▶ **TASK TO CARRY OUT**:
Copy, in full, each line of the material that holds the word "from".

▶ **STORED DATA**:
-- Begin --

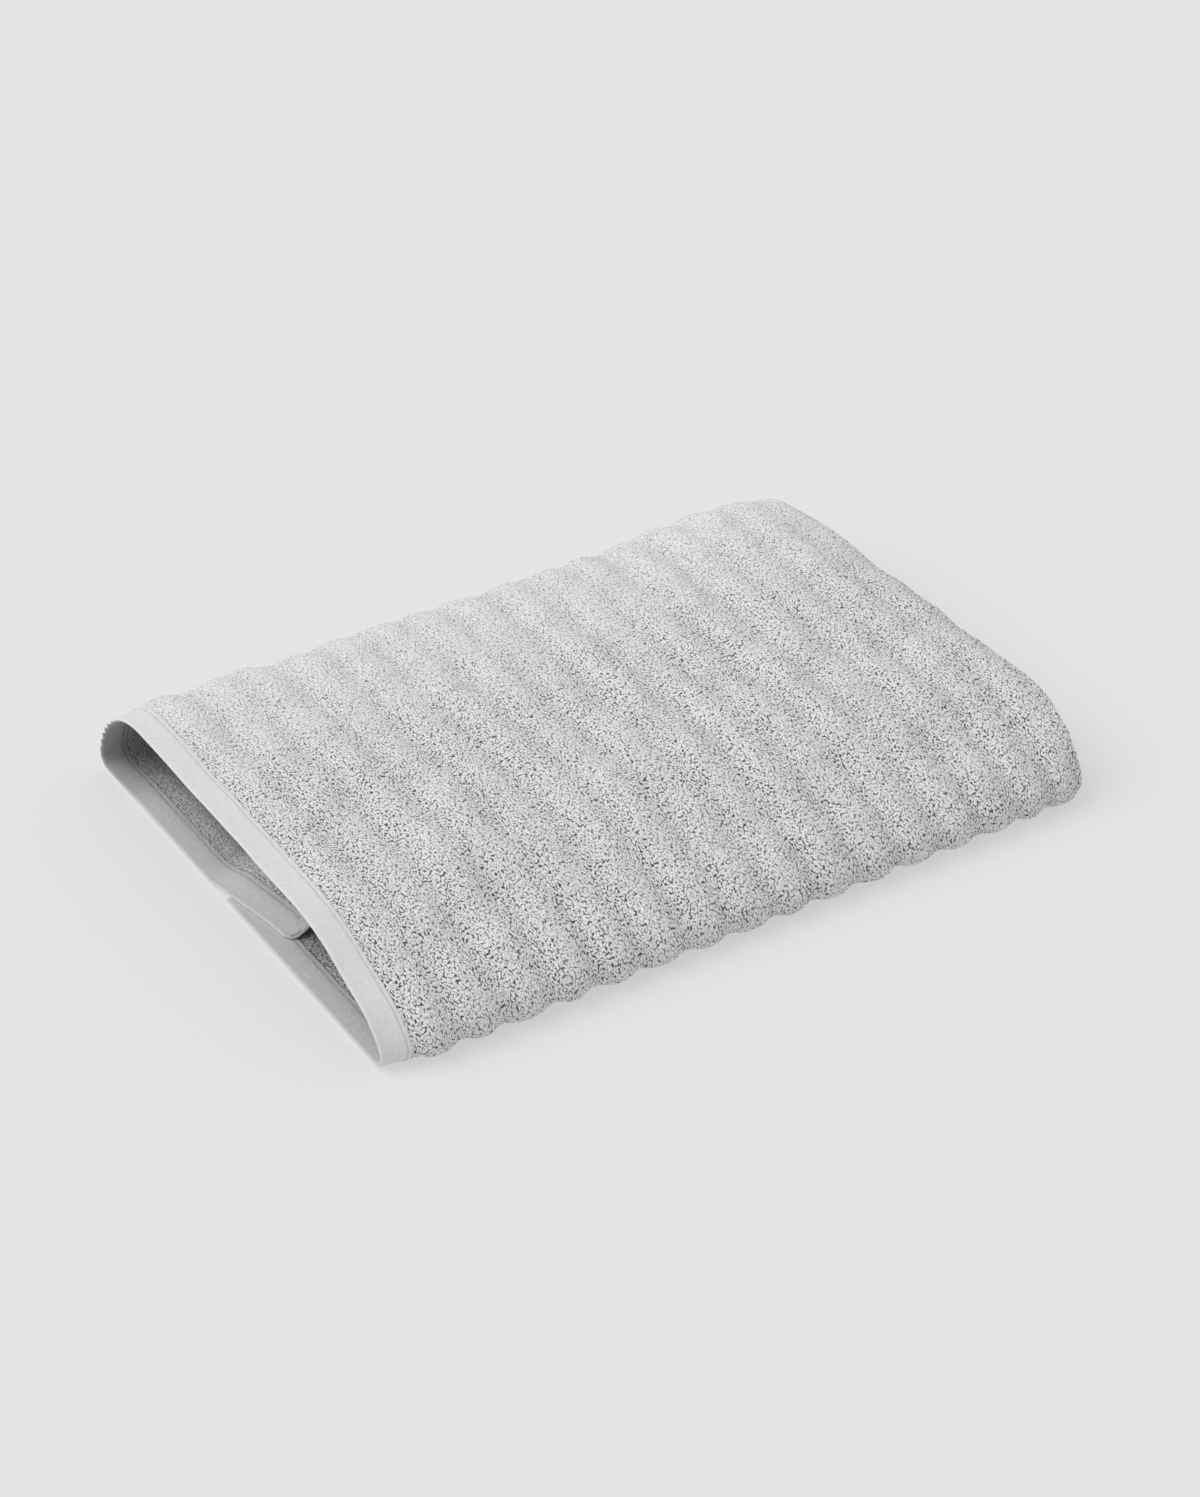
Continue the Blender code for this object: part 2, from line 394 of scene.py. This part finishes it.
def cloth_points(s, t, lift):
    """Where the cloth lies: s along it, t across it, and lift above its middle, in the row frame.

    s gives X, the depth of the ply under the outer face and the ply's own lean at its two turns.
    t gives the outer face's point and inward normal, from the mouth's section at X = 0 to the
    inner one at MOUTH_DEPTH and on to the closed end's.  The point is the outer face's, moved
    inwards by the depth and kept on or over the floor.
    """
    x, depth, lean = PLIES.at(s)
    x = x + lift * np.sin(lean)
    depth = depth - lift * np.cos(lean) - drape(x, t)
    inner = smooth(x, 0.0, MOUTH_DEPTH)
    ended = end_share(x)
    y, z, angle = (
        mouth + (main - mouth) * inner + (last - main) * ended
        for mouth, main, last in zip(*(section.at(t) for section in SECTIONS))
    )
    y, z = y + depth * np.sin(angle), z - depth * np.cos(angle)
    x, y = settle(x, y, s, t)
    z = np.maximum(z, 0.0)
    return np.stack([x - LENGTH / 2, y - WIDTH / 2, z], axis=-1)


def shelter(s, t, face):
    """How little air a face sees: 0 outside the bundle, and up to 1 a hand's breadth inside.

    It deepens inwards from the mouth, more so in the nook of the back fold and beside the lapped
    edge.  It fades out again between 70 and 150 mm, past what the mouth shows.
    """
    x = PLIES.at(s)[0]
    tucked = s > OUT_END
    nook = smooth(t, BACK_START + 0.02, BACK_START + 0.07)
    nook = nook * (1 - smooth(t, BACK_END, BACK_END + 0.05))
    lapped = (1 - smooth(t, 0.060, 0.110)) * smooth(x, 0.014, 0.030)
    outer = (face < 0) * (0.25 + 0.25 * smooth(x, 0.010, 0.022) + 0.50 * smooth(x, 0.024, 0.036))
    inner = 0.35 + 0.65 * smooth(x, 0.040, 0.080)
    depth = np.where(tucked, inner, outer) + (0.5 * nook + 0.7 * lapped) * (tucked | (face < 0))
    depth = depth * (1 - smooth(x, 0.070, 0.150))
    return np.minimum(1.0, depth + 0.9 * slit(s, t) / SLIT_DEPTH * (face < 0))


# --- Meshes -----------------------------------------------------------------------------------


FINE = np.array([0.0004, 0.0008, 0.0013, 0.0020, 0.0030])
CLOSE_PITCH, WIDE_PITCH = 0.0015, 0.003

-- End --

▶ **SOLUTION TO THE PROBLEM**:
Continue the Blender code for this object: part 2, from line 394 of scene.py. This part finishes it.
    t gives the outer face's point and inward normal, from the mouth's section at X = 0 to the
    It deepens inwards from the mouth, more so in the nook of the back fold and beside the lapped